Film Review: Backrooms
An extraordinarily unsettling existential horror from Kane Parsons
I wonder if reading me praise the current splendid run of horror films is getting a little tiresome? Over the past few weeks, I’ve given strong notices to Undertone, Exit 8, Hokum, Obsession, and Passenger. Now I’m about to do the same with Backrooms. The problem isn’t that I’m unhappy that horror is having such a renaissance at present (and indeed, has been throughout this decade, as I’ve discussed elsewhere). The problem is that I’m running out of adjectives. “Scary”, “frightening”, “disturbing”, “horrifying”, and “terrifying” are getting rather overused in my reviews, so I’m setting myself a challenge to include none of them here (even though they all apply).
Perhaps the best adjective to describe Backrooms is “nightmarish”, simply because it actually provoked nightmares after I watched it. There’s little overt gore (mostly glimpses), and the violence is limited. However, it is a singular film that gets under the skin in ways that are difficult to put into words. There are levels of skin-crawling foreboding here that recall the darkest moments of David Lynch. At times, the film tells its story via found footage, in the style of The Blair Witch Project (1999). Yet somehow, it’s unlike any other horror film I’ve ever seen.
I suppose there’s some tonal and visual similarity with Exit 8, which also deals in yellow-hued liminal spaces. But that was set in a looping railway station corridor. This one features a mysterious parallel world accessible via a porous wall in the basement of a rather second-rate furniture shop with an odd piratical theme. Said shop is owned by Clark (Chiwetel Ejiofor), who is unhappy due to his recent divorce and increasing dependence on booze. He’s living in his own shop, sleeping in one of the beds, so in a pretty miserable state. What’s more, his therapy with Dr Mary Kline (Renate Reinsve) isn’t exactly helping.
One night, Clark discovers this peculiar parallel world, or extradimensional space, or whatever it might be. At first, it looks like a yellowish open-plan office with random sticks of furniture. However, the farther he goes in, the more he discovers it is unending, with the architecture taking on peculiar shapes and sizes that recall German Expressionist art. It features portals that feel like a particularly twisted take on the tiny doors accessed in Alice in Wonderland. Or, as the film puts it, the place seems to have been constructed by someone attempting to design what they have never seen, though it has been described to them. Some bits they get right, but some bits they don’t. It’s a mishmash.
Amid this bad dream world lurks something dark and menacing. We don’t know quite what it is. Nor does Clark, but he doesn’t seem to have a problem endangering the lives of his staff, Bobby (Finne Bennett), and Kat (Lukita Maxwell), dragging them into his explorations of this extradimensional world, saying he’ll pay them overtime for this “research”. Needless to say, things go very wrong indeed.
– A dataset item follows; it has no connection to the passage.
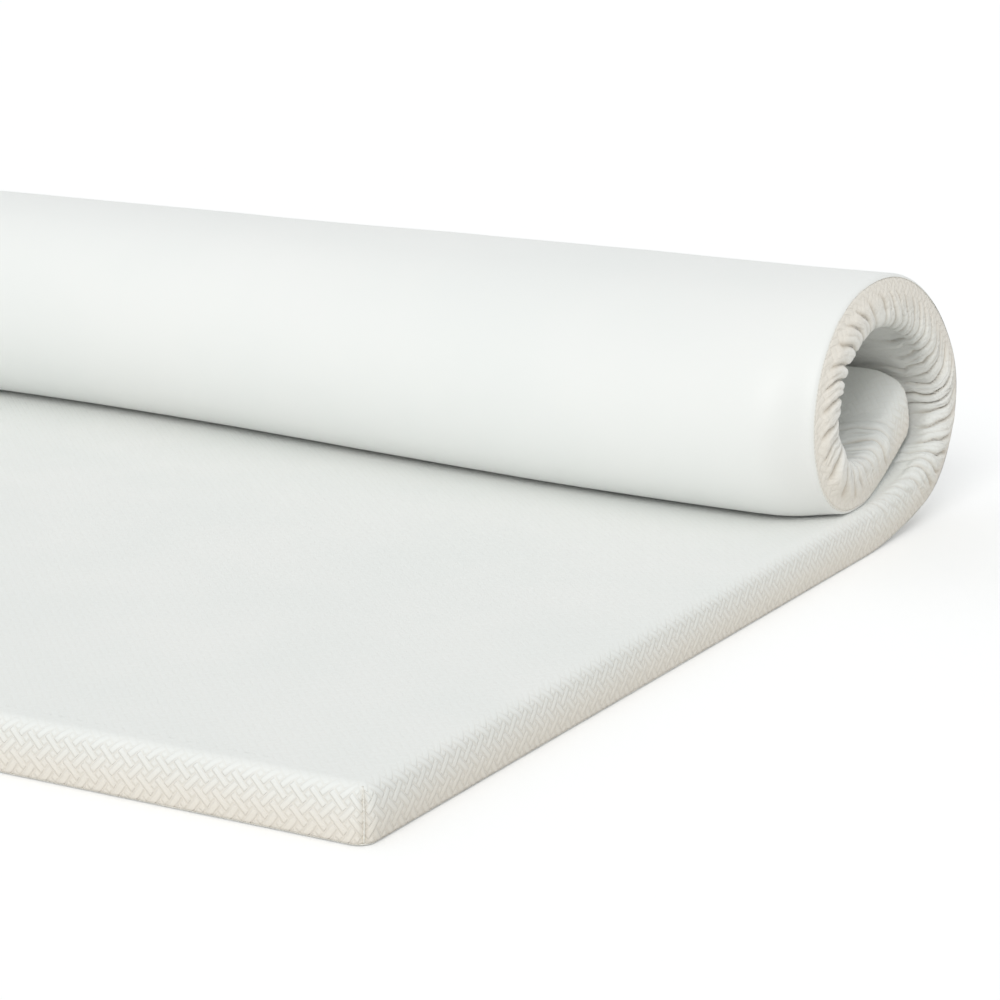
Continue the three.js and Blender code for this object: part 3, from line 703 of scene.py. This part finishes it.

Backrooms is a triumph of imaginative production design for Danny Vermette. The increasingly surreal spaces have a labyrinthine quality that is nothing less than extraordinary, considering the film’s comparatively small budget. Dread-inducing visuals, including furniture and later humanoid figures sunken into the floors and walls, as though they have been partially absorbed, add to the escalating psychological terror. In this respect, director Kane Parsons, who created the YouTube web series upon which this is based (in turn, an adaptation of the “Backrooms creepypasta”), is in full control. His and cinematographer Jeremy Cox’s innovative use of wide-angle lenses, gradually narrowing passageways, steep chutes, houses within rooms, and staircases across sheer drops, is seriously anxiety-inducing. And yes, at the heart of this infernal maze lies a malevolent force, the precise nature of which is genuinely unsettling.
Performances are good, with Renate Reinsve in particular offering an understated masterclass in fear mingled with traumatised curiosity (mostly on account of her experiences of a schizophrenic mother and the destruction of her childhood home, glimpsed in flashbacks). Mark Duplass also crops up in an enigmatic supporting role that I won’t spoil. I should also add that the sound design and score (by Parsons and composer Edo Van Breeman) is first-rate, with ambient noise and slow-burning, creeping unease trumping jump scares (though there are a couple of those, too, well-deployed).
For me, the greatest strength of Backrooms is its refusal to provide full explanations. There are hints, here and there, and a few reveals that provide some answers. But this is a sublimely chilling existential horror that offers nothing in the way of reassurance. What you bring to the film will doubtless reflect how you interpret it, as there are myriad metaphorical applications. For me, it has something to say about the nature of broken people who blame all their problems on someone else, perhaps due to the fracturing, misleading nature of memory. It also highlights the hypocrisy of those who fail to take their own good advice. My youngest (who saw it with me) interpreted it as a metaphor for dementia. And yes, it’s about loneliness being a bad thing. As God put it in the Book of Genesis: “It is not good that the man should be alone.”
It goes without saying that Backrooms won’t be for everyone, but once again, horror fans have another must-see to add to their list.